TA:K actually did let you put spells on the pure spell caster units on autocast.
It actually worked fairly OK on auto, if you placed the caster at the right location with other units appropriately placed you could just set them on auto and they would decimate incomming attackers rather nicely. Sort of set up and forget.
But as nice as the auto managament was there
were issues with limited casting, I can't recall, I think it was mana but it might have just been a really slow fire rate. That was somewhat aleviated by the fact that a starting caster could pretty much auto fire freely with the lower level spells and would be able to gain experience and once a full veteran could chuck down the big spells with a frequency that made them a lot less depressing than the just short of one shot sad sacks from star craft.
So if you want to talk about a rich "deep" mana mini game then I think that one actually handled it well as your mana mini game was basically pokemon raising your caster with some regular troops to protect him until he turned into a Charizard. Which is certainly a lot "deeper" than the protoss caster "mini game" of "wait for it... NOW!, well that was basically it..." which when you get right down to it ...
wasn't much of a mini game now was it?
Mana units in SC basically are inherited throw backs from out of the RTS genre that Blizzard added in just because
that's the way people represent magic at least back then, and if they are stupid. Seriously, the blue bar is there because retards don't think you are "casting spells" unless they spend "mana points". Blue bars are as much a derivative unthought assumption that was being added hell or high water regardless of playability impact as having a faction of bumbling brutes called "Orcs!" was.
So seriously, I don't always want my zealots to fall back.
Sounds like a job for a toggled automatic retreat behavior switch. Like skirmishing archers in total war and every other damn game in existence.
I'll give star craft a bit of a pass on that one since it
is purely derivative and I can't specifically name anyone who had implemented that to be stolen from at that time.
And of course once you get into the whole automicro argument, then the zerg player is going to say, "well why can't my hydralisks auto focus fire?"
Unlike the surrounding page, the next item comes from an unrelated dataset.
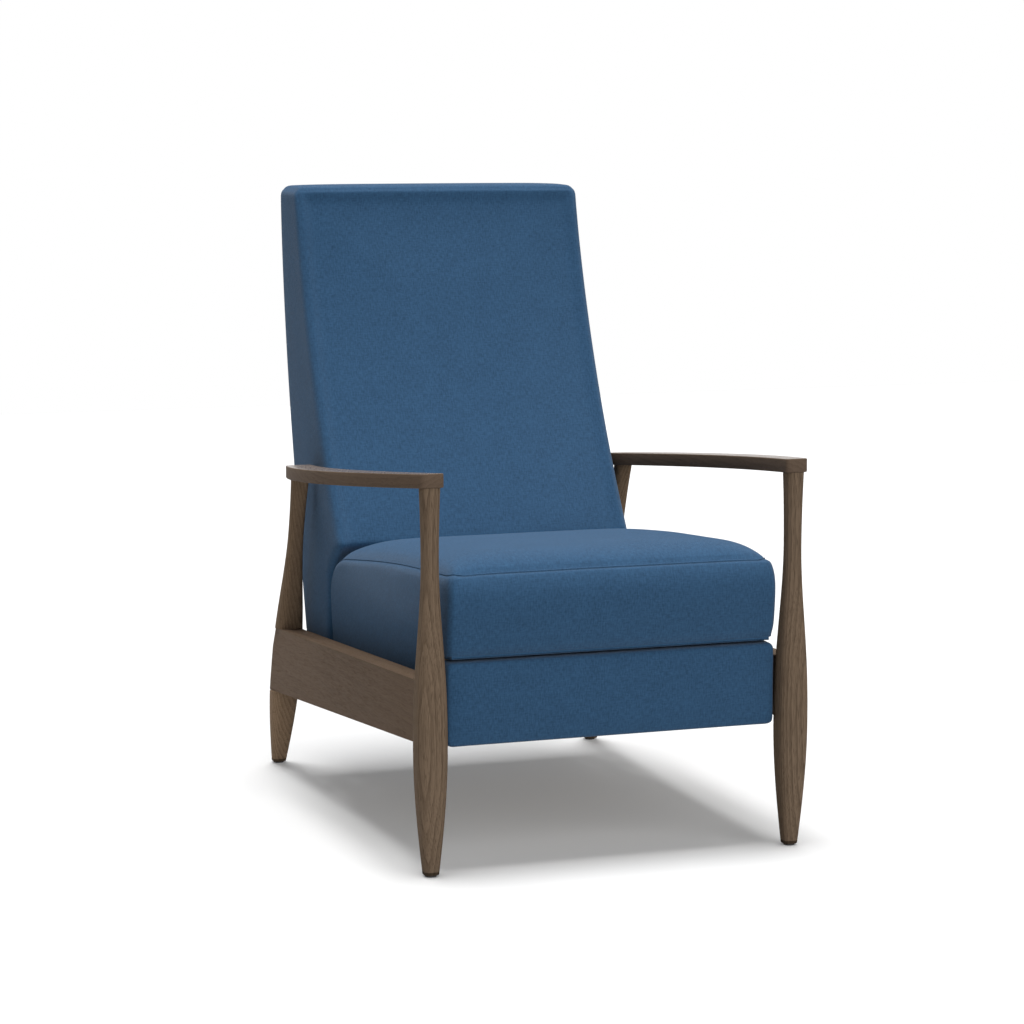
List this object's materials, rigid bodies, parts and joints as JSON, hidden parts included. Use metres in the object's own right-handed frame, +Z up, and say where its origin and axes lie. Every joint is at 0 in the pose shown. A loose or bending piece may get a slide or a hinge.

That's a hard one due to technology issues. You could give better or selectable target selection options, but even if it does as well or even better than you the computer is going to select different target priorities than you will.
or "why can't my zerglings autofollow his wounded zealot that autopulls back and try to surround him?"
That's just well executed "aggressive mode" and should be implemented to some degree, and plenty of RTS games do so.
And seriously if I want to automate anything, it's not going to micro, it's going to be macro. Micro is the competitive meat of the game, because its a direct duel with your opponent.
Again, you clearly demonstrate you don't want to play an actual strategy game. It's all action click fest, there is a reason I described it as a game for obsessive compulsive teenagers lacking in imagination, and that is it.
About all I want out of actual manual unit management is to set up a path/patrol/attack point, arrange a formation or set of attack waves to put the artillery and AA up back, and maybe do some target selection.
The rest is basically a bitch, I've got a whole map full of god damn STRATEGY to be dealing with,
at the same time I should be able to execute cunning pincer movements and distractions, there should be a capability for me to have
more than one such attack going off at once, I need to be able to time it in conjunction with fixed artillery or nuke bombardments, I have a long term economy, other enemies, base defenses, some other master plan strategy this attack is just buying time or resources for...
Star craft is about microing that Single Decisive Encounter, and it's about a Single Decisive Encounter in part
because of excessive micro demands. And it removes, or at least severely harms, the richness of truly strategically complex unit management like combined attacks, feints and pincer movements.
But if you are an obsessive compulsive teenager lacking in imagination, you don't care, you never were going to do anything genuinely strategic and clicking shit with cowardly marines for ten minutes is what it's all about for you.
Part of RTS is haivng stuff happen if you don't react fast enough. That's what real time is all about. It's supposed to be fast paced and exciting.
You can play a game of supreme commander with all its rich strategic diversity, even to full tech progression without some early rush ending... in about 25 minutes. In that time you will have killed or lost (or both) hundreds of units and made any number of actual
strategic decisions. And that's just a small map.
You can have strategy and pace at the same time, star craft does not deliver on the strategy. And it's "pace" is mostly accidental and annoying.